Look through the material below. Copy each line that contains the string "before".

DATASET RECORDS:
------------------------------------------------------------------------
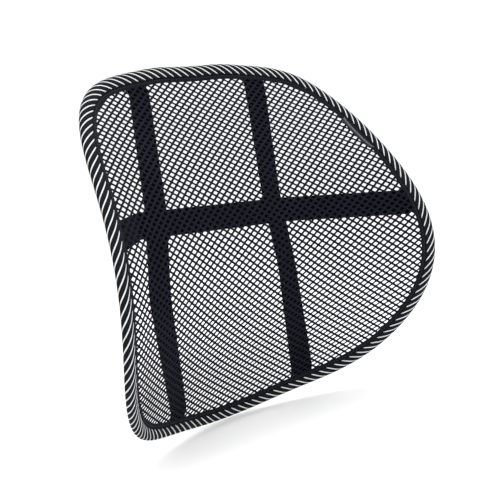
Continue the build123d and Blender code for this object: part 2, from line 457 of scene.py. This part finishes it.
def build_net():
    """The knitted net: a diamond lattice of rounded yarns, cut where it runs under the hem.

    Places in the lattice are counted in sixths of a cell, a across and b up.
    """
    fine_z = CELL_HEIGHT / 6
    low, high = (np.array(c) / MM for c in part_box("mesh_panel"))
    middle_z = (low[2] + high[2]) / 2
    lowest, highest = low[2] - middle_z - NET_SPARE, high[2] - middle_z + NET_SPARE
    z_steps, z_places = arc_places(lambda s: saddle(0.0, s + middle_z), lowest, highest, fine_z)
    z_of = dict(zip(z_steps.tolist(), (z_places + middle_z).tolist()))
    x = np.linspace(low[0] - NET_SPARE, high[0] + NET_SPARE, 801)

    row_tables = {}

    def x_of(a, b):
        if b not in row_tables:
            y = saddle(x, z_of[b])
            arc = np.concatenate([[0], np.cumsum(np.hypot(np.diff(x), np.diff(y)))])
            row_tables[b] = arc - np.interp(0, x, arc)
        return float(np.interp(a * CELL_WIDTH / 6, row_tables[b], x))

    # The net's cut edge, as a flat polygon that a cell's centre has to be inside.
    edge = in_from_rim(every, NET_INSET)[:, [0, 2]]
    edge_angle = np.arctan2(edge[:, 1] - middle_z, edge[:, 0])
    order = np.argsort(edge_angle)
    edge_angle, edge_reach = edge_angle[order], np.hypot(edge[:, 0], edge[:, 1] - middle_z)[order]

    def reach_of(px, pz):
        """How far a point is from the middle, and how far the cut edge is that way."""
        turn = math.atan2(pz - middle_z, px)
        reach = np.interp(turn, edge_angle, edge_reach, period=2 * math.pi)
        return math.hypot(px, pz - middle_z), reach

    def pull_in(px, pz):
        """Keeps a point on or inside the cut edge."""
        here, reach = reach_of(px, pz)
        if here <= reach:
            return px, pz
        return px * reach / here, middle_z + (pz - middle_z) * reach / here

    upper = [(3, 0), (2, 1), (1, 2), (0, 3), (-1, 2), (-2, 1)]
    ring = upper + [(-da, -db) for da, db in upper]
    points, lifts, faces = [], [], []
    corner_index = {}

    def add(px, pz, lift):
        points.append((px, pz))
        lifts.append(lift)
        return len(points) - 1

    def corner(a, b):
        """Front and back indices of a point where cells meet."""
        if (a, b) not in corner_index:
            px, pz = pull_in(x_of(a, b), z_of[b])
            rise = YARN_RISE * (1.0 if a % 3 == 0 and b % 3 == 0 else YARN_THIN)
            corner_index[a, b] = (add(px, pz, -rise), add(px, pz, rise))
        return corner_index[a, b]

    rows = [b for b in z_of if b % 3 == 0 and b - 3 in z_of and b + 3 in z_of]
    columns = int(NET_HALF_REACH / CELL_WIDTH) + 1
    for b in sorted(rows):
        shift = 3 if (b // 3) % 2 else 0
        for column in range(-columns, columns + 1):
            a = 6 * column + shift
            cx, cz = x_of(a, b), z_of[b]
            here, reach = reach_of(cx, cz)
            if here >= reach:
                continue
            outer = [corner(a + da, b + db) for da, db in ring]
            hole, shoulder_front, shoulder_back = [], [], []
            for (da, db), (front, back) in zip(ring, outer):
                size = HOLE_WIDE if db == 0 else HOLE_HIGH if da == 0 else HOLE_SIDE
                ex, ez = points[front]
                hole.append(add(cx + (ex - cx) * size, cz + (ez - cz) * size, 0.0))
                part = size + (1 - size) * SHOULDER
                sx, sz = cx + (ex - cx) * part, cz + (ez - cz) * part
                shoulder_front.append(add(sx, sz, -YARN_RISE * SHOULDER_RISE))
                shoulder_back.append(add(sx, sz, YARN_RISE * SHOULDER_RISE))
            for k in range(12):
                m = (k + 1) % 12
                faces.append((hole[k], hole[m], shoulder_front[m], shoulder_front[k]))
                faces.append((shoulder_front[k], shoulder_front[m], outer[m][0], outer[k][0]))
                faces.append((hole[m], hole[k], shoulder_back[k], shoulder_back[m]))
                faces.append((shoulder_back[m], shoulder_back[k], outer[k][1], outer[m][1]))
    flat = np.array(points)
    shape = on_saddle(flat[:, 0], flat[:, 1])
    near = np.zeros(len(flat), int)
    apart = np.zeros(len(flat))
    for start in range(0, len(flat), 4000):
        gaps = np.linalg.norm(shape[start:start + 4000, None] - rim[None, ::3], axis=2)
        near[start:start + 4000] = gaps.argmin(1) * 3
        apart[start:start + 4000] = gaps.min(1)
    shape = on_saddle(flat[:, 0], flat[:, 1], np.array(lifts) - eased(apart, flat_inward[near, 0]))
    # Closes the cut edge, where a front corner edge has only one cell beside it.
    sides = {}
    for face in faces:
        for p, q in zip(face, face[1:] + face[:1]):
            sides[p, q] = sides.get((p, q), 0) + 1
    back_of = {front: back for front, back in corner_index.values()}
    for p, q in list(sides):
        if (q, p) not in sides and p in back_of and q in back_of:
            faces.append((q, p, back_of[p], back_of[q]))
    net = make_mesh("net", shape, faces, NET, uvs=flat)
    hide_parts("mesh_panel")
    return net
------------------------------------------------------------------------
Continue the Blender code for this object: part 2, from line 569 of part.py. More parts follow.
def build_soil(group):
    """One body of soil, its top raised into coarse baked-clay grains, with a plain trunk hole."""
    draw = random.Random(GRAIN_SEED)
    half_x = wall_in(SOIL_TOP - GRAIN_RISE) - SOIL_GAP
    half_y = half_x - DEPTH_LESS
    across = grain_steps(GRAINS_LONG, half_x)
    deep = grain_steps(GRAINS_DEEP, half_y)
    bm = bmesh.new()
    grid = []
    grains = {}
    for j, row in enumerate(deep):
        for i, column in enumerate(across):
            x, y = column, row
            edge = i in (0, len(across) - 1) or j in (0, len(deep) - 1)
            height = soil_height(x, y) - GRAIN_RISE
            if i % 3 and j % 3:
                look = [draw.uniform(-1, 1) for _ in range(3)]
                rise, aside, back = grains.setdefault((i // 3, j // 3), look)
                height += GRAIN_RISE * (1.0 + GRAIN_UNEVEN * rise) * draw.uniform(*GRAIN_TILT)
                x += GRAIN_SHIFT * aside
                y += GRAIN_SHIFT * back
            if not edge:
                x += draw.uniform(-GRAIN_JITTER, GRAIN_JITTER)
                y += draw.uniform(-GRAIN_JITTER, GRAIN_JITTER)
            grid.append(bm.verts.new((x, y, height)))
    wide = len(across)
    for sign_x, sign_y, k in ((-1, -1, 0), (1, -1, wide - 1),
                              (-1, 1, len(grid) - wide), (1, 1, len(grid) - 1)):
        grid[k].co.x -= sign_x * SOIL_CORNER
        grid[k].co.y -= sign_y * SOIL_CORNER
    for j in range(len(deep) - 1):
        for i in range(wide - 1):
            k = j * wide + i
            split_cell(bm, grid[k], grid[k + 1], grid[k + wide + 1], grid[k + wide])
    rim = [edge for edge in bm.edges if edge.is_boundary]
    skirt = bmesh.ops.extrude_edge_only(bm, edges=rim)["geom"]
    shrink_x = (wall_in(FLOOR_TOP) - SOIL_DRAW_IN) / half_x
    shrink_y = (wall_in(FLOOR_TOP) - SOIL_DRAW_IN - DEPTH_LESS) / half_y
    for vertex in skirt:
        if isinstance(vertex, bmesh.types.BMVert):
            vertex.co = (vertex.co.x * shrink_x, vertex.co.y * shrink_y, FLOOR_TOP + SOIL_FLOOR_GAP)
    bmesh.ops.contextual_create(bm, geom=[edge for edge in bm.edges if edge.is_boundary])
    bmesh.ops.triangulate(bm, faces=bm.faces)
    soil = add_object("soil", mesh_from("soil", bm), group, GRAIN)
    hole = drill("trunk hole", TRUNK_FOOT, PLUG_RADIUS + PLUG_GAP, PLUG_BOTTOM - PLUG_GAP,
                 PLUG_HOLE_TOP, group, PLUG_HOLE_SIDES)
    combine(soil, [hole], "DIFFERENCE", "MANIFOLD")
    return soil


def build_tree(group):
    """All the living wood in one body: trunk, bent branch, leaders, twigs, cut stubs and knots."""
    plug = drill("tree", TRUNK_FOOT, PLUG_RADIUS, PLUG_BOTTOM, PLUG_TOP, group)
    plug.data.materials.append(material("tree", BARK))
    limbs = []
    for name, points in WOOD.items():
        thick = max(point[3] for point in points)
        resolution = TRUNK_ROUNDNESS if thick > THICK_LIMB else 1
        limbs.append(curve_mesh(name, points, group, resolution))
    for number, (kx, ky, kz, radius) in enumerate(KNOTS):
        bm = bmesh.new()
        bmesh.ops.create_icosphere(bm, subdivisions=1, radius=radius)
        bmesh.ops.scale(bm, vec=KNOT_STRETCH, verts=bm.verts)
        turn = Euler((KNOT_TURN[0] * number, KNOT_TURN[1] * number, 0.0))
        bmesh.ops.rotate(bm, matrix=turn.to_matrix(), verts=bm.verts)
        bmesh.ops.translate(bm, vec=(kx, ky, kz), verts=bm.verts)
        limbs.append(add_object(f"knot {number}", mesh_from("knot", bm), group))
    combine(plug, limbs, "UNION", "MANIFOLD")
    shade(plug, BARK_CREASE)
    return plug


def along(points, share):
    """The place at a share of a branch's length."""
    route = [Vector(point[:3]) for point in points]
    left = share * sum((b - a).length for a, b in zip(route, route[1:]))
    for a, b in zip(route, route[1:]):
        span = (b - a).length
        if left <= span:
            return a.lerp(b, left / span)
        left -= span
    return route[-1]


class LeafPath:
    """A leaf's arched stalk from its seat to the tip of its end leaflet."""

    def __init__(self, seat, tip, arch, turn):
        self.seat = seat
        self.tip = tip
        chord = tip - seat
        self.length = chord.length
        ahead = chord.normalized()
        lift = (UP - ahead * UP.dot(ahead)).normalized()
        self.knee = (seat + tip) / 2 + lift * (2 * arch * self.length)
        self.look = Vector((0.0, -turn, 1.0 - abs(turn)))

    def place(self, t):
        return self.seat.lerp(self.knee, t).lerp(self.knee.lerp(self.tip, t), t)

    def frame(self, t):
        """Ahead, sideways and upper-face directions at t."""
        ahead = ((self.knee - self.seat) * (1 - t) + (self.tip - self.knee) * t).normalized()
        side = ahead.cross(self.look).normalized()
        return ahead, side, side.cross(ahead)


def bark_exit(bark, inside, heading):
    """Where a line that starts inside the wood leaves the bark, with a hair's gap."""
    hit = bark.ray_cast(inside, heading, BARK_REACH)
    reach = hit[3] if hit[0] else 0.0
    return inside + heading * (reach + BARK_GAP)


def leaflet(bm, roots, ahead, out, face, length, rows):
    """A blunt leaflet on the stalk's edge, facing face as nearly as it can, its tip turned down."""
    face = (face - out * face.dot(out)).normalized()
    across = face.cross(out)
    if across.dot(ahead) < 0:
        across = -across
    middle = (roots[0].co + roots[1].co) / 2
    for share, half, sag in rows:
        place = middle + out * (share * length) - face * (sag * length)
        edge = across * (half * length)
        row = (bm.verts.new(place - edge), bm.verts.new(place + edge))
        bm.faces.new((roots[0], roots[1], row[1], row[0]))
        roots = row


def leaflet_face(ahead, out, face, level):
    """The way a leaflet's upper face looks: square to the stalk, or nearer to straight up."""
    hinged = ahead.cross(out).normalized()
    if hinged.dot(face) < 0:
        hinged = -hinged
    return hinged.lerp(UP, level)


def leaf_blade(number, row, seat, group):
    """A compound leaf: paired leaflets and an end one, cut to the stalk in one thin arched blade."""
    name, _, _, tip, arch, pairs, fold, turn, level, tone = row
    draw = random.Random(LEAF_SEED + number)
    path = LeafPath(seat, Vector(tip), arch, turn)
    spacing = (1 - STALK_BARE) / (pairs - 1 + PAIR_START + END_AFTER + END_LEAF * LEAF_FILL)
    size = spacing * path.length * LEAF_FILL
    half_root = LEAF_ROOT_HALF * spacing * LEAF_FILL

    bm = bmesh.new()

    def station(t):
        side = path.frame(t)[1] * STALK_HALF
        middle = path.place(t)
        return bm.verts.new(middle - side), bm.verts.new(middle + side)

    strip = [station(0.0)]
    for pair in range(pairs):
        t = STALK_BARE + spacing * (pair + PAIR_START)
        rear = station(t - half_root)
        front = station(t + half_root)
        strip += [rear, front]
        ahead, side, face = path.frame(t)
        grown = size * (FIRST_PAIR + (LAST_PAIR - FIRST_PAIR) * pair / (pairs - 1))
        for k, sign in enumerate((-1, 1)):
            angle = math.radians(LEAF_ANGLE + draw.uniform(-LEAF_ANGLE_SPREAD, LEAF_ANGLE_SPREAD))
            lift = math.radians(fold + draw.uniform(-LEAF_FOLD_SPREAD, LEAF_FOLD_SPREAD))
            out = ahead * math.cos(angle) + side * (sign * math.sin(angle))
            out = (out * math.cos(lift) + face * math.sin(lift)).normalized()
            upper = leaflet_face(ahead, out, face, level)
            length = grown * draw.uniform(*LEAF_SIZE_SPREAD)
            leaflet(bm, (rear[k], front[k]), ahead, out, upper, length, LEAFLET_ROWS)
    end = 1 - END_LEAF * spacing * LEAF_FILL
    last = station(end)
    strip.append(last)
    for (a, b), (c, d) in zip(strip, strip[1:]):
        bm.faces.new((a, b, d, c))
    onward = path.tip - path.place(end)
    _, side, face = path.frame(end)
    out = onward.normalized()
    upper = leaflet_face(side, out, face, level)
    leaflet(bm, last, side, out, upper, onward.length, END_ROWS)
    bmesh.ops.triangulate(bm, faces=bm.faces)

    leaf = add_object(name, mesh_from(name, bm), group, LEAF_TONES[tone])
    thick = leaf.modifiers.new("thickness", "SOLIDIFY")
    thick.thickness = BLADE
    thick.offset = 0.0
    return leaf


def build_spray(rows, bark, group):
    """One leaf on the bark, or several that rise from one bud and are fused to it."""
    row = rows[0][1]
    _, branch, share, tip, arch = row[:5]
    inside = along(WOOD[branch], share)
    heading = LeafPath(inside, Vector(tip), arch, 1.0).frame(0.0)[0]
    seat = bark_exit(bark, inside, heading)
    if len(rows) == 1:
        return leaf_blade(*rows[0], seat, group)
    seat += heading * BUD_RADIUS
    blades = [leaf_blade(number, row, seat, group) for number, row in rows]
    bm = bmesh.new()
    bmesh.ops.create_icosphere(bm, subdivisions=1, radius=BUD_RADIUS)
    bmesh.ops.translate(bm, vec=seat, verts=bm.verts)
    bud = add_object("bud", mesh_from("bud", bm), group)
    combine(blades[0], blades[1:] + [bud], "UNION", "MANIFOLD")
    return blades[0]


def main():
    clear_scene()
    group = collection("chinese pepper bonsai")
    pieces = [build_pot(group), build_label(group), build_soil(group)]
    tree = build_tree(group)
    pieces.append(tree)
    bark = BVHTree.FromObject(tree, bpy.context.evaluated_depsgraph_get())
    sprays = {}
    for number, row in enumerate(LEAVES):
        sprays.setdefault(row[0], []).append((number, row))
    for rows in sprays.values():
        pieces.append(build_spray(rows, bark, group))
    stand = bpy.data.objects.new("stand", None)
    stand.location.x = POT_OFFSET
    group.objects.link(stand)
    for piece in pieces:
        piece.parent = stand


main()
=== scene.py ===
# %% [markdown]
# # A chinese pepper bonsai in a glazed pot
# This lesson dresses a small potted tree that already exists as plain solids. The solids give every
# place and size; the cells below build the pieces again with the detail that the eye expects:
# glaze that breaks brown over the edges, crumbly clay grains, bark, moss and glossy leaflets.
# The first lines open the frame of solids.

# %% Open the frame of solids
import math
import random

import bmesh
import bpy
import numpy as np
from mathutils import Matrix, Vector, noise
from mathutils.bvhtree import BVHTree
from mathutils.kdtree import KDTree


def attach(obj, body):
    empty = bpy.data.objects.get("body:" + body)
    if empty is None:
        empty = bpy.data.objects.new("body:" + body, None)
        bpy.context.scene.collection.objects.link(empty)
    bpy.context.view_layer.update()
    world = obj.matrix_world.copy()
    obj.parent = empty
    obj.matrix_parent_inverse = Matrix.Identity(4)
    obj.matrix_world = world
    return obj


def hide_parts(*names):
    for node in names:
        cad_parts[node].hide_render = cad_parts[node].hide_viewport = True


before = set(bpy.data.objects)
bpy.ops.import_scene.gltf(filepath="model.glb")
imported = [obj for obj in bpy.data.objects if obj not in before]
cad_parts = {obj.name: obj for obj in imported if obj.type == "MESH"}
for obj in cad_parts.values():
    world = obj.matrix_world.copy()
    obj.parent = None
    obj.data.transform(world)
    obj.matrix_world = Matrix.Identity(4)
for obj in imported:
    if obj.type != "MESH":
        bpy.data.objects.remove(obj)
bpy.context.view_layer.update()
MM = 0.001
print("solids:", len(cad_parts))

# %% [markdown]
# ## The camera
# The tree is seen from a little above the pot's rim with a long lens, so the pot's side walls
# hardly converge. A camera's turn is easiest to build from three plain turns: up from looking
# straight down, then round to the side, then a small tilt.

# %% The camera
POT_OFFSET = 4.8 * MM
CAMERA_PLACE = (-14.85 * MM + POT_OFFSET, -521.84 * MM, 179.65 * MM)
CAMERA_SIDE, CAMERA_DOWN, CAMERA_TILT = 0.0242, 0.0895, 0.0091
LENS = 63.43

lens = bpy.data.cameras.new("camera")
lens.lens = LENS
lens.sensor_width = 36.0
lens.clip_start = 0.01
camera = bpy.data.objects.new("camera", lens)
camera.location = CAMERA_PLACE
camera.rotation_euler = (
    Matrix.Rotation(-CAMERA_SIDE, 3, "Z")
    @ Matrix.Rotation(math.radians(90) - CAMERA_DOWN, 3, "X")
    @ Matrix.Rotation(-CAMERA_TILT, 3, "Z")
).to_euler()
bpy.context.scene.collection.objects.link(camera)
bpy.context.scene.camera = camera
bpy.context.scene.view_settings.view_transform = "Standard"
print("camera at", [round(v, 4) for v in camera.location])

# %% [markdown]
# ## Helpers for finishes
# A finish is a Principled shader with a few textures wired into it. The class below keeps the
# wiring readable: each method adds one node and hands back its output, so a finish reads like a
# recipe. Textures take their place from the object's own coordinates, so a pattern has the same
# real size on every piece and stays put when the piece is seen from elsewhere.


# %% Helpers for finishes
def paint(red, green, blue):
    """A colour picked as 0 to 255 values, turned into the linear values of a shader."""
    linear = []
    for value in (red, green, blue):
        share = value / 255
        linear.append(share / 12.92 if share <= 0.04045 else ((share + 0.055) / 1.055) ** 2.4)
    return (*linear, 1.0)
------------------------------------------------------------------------
COMPLETE OUTPUT:
before = set(bpy.data.objects)
imported = [obj for obj in bpy.data.objects if obj not in before]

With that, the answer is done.